→ TASK BRIEF: Only the lines from the one with "cad_parts[node].hide_render = cad_parts[node].hide_viewport" through the one with "ORIGIN = Vector((0, 0, 0))" are to be restated, word for word, with both of them included.

----

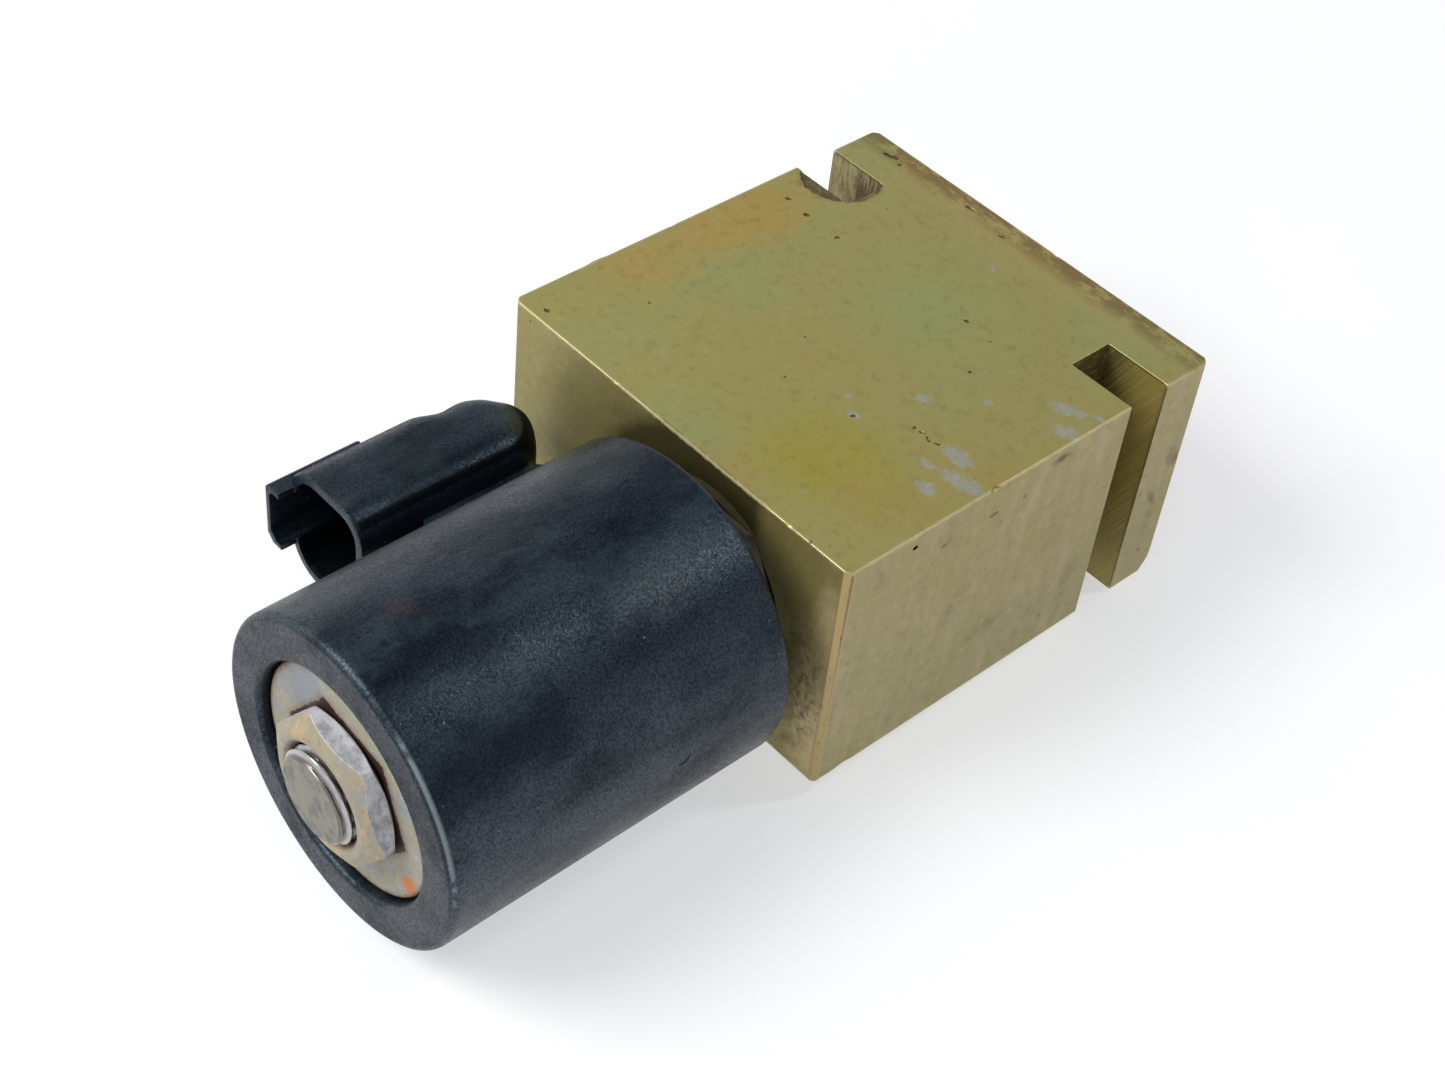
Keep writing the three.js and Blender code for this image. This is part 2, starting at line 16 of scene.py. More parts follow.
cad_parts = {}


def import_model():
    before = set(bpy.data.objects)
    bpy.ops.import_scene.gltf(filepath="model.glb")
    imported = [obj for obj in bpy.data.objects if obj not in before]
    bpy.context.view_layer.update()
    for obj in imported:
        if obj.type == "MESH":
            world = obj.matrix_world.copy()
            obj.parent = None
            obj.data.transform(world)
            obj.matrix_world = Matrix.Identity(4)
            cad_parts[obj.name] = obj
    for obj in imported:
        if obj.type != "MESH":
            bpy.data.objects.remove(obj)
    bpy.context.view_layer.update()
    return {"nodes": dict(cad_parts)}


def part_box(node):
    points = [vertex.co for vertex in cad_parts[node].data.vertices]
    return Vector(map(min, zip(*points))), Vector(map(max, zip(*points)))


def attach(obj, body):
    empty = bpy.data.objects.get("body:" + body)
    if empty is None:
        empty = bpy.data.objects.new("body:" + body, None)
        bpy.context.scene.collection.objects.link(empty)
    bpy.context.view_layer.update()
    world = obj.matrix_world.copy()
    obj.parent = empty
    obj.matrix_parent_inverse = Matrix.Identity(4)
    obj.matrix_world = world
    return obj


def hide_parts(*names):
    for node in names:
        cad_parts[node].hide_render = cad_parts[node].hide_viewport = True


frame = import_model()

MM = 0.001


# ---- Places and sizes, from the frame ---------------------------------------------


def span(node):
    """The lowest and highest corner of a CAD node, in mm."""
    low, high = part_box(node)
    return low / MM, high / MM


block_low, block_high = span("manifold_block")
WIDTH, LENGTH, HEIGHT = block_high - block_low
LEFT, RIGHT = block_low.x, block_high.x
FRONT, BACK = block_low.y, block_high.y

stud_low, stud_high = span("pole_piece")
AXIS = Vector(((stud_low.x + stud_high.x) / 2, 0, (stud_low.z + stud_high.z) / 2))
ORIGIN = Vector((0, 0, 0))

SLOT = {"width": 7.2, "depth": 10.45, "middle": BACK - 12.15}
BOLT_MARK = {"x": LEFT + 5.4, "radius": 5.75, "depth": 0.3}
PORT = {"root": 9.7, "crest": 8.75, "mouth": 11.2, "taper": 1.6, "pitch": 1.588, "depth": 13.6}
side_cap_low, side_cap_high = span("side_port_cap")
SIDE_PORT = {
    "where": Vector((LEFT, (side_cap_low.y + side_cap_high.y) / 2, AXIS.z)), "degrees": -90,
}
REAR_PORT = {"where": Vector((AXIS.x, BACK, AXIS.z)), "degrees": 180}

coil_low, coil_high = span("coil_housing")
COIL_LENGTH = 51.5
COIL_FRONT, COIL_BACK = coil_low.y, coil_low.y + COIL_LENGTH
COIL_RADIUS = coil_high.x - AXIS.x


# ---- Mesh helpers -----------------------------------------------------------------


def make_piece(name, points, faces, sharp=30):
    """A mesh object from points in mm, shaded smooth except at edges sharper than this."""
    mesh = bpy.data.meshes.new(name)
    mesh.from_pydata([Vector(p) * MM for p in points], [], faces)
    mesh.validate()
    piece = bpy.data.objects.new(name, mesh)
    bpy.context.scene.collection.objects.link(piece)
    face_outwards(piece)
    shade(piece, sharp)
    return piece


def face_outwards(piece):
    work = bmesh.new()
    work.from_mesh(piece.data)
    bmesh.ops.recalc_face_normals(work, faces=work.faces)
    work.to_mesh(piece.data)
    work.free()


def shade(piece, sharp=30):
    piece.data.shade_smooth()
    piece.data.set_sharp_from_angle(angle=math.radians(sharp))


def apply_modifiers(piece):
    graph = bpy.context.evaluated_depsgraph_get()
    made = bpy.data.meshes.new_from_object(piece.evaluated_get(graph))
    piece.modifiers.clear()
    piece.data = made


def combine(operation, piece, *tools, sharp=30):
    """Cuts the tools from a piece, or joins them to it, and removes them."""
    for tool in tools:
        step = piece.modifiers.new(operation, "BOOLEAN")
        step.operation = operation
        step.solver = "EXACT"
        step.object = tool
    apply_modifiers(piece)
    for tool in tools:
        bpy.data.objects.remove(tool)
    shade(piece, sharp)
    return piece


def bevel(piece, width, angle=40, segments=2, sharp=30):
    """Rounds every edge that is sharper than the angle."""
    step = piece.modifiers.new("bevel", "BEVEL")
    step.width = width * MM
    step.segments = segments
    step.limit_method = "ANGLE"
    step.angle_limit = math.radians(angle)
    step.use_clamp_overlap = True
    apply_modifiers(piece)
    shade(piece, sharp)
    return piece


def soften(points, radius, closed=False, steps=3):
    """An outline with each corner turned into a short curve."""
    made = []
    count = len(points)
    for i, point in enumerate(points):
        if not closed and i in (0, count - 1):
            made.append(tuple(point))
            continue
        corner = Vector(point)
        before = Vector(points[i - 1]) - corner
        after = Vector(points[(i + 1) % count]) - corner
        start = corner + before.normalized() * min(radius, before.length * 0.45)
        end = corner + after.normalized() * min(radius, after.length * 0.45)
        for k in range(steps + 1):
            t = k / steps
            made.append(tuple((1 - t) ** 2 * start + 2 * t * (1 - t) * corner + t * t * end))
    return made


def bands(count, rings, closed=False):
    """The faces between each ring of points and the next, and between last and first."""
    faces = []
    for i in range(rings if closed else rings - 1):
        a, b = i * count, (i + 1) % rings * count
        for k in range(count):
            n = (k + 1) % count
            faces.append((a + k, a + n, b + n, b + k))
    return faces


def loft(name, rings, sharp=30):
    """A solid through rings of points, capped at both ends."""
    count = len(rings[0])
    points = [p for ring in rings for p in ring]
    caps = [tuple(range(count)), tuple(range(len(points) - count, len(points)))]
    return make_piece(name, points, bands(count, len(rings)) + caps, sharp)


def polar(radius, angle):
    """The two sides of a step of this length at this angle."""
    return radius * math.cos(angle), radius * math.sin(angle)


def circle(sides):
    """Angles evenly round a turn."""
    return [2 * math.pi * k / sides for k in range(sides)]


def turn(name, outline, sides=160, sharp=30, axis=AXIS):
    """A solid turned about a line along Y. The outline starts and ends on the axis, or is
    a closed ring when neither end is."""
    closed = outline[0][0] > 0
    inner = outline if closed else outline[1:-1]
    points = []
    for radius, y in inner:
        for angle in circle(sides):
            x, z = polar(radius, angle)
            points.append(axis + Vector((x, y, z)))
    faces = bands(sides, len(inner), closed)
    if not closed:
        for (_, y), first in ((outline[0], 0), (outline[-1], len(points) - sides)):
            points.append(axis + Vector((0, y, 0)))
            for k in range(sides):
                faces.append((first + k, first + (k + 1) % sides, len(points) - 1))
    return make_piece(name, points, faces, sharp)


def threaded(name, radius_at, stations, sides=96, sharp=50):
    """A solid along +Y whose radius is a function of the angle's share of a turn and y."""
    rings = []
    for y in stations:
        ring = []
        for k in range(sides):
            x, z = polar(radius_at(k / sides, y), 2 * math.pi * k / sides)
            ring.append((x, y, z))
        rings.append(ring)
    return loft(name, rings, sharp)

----

→ RESPONSE TO THIS TASK:
        cad_parts[node].hide_render = cad_parts[node].hide_viewport = True


frame = import_model()

MM = 0.001


# ---- Places and sizes, from the frame ---------------------------------------------


def span(node):
    """The lowest and highest corner of a CAD node, in mm."""
    low, high = part_box(node)
    return low / MM, high / MM


block_low, block_high = span("manifold_block")
WIDTH, LENGTH, HEIGHT = block_high - block_low
LEFT, RIGHT = block_low.x, block_high.x
FRONT, BACK = block_low.y, block_high.y

stud_low, stud_high = span("pole_piece")
AXIS = Vector(((stud_low.x + stud_high.x) / 2, 0, (stud_low.z + stud_high.z) / 2))
ORIGIN = Vector((0, 0, 0))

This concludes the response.